You will need to create an Azure Data Lake Store and a directory to hold output data, and allow SDC to write to it.
- Open a new browser window and log in to the new Azure portal. Click + New (top left), search for
Data Lake Store
, select it, and click Create.
- Enter a name and either create a new resource group or select an existing resource group if you already have one. Click Create.
- After a few moments you should be notified that your Data Lake Store has been deployed. Open the left hand menu, click All Resources, select the new Data Lake Store and click Data Explorer.
- Click Access and then Add.
- Click Select User or Group, then click StreamSets Data Collector in the list and click Select.
- Enable Execute permission and click Ok. ADLS is a hierarchical store similar to a Posix file system. Applications must have execute permissions at every level above a directory to be able to write to that directory.
- Close the Access pane and click New Folder. Enter
taxi
as the folder name and click OK.
- Click the new taxi directory, click Access, Add, select StreamSets Data Collector and give the application Read, Write and Execute permissions, as it will need to write to this directory.
Leave the Data Lake Store window open as we will need to copy some of its configuration later.
Now that you've added StreamSets Data Collector as an Azure application, you can create a pipeline to write data to Azure Data Lake Store. We'll create a very simple pipeline here, reading records from a CSV-formatted file of New York City taxi transactions, masking out credit card numbers, and writing records in JSON format to a file in ADLS.
-
Download the sample CSV data and save it in a convenient location accessible to SDC.
-
In your browser, login to SDC and create a new pipeline. Click the Error Records tab in the configuration panel and set the pipeline's Error Records property according to your preference. Since this is a tutorial, you could discard error records, but in a production system you would write them to a file or queue for later analysis.
-
Add a Directory origin and configure it as follows. Leave unmentioned fields with their default values.
General tab
- Name:
Read CSV from Local Directory
Files tab
- Files Directory: the directory containing the sample CSV file
- File Name Pattern:
nyc_taxi_data.csv
Data Format tab
- Data Format: Delimited
- Header Line: With Header Line
- Name:
-
Add a Field Masker processor, with its input linked to the Directory’s output and configure it thus:
General tab
- Name:
Mask Card Number
Mask tab
- Fields to Mask:
/credit_card
- Mask Type: Regular Expression
- Regular Expression:
(.*)([0-9]{4})
- Groups To Show:
2
- Name:
-
Hit the Preview icon on the toolbar, and click Run Preview. Click the Mask Card Number stage, open the first record in the preview panel, and you should see the taxi transaction fields, including the credit card number before and after the masking process:
-
Add an Azure Data Lake Store destination, with its input linked to the Field Masker's output and configuration:
General tab
- Name:
Send to Azure Data Lake Store
Data Lake tab
-
Client ID: copy the Client ID from the Azure application properties page, and paste it into this field
-
Auth Token Endpoint: click View Endpoints at the bottom of the Azure application properties page, copy the OAuth 2.0 Token Endpoint, and paste it into this field
-
Account FQDN: copy the URL from the Data Lake Store overview. IMPORTANT: paste only the fully-qualified domain name, for example,
sdctutorial.azuredatalakestore.net
, into this field. DO NOT paste thehttps://
prefix! -
Client Key: paste in the key that you copied from the Azure application properties.

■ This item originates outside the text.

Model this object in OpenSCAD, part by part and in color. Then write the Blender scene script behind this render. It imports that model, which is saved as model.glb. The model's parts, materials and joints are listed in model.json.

Your Data Lake tab should look like this:
Output Files tab:
- Directory Template:
/taxi/${YYYY()}-${MM()}-${DD()}-${hh()}
- Max Records in File: 5000
We set the maximum records per file to 5000 so we can easily see that files are being created in ADLS. In a real deployment we would typically set this to a much higher value!
Data Format tab:
- Data Format: JSON
- Name:
-
Hit the Run icon. The pipeline should start ingesting data, and write all 5386 records to ADLS in just a few seconds:
-
In the Data Lake Store window, navigate to the
taxi
folder, and click on the newly created subfolder there. You should see two files. One of the files, prefixedsdc-
, holds the first 5000 records; the other file, prefixed_tmp_
, holds the remaining 386 records. Since it is being held open for writing by SDC, its size is shown as 0 bytes:If the pipeline were to process more data, it would be written to the
_tmp_
file until there were 5000 records there. As it is, you can just stop the pipeline in SDC. Refresh the view of the ADLS folder, and you will see that the second file has been closed and renamed: -
Click one of the files to preview it, click Format, select Text and click Ok. You should see your JSON format data in ADLS, with the credit card numbers masked (note - not all records have credit card numbers):
Your data is now in Azure Data Lake Store in JSON format, with PII masked, and ready for analysis. We used JSON in this tutorial to emphasize the fact that SDC can easily transcode data from one format to another. You could just as easily configure the ADLS destination to write CSV (choose Delimited data format, and select the With Header Line option); in fact, Microsoft tools such as Power BI are able to immediately consume CSV data written to ADLS.
This tutorial walked you through the steps of configuring a StreamSets Data Collector pipeline to read a CSV-formatted file, process it to mask credit card numbers, and write JSON-formatted records to a file in Azure Data Lake Store. You can use the same principles to create pipelines to ingest data into ADLS from any data source supported by SDC.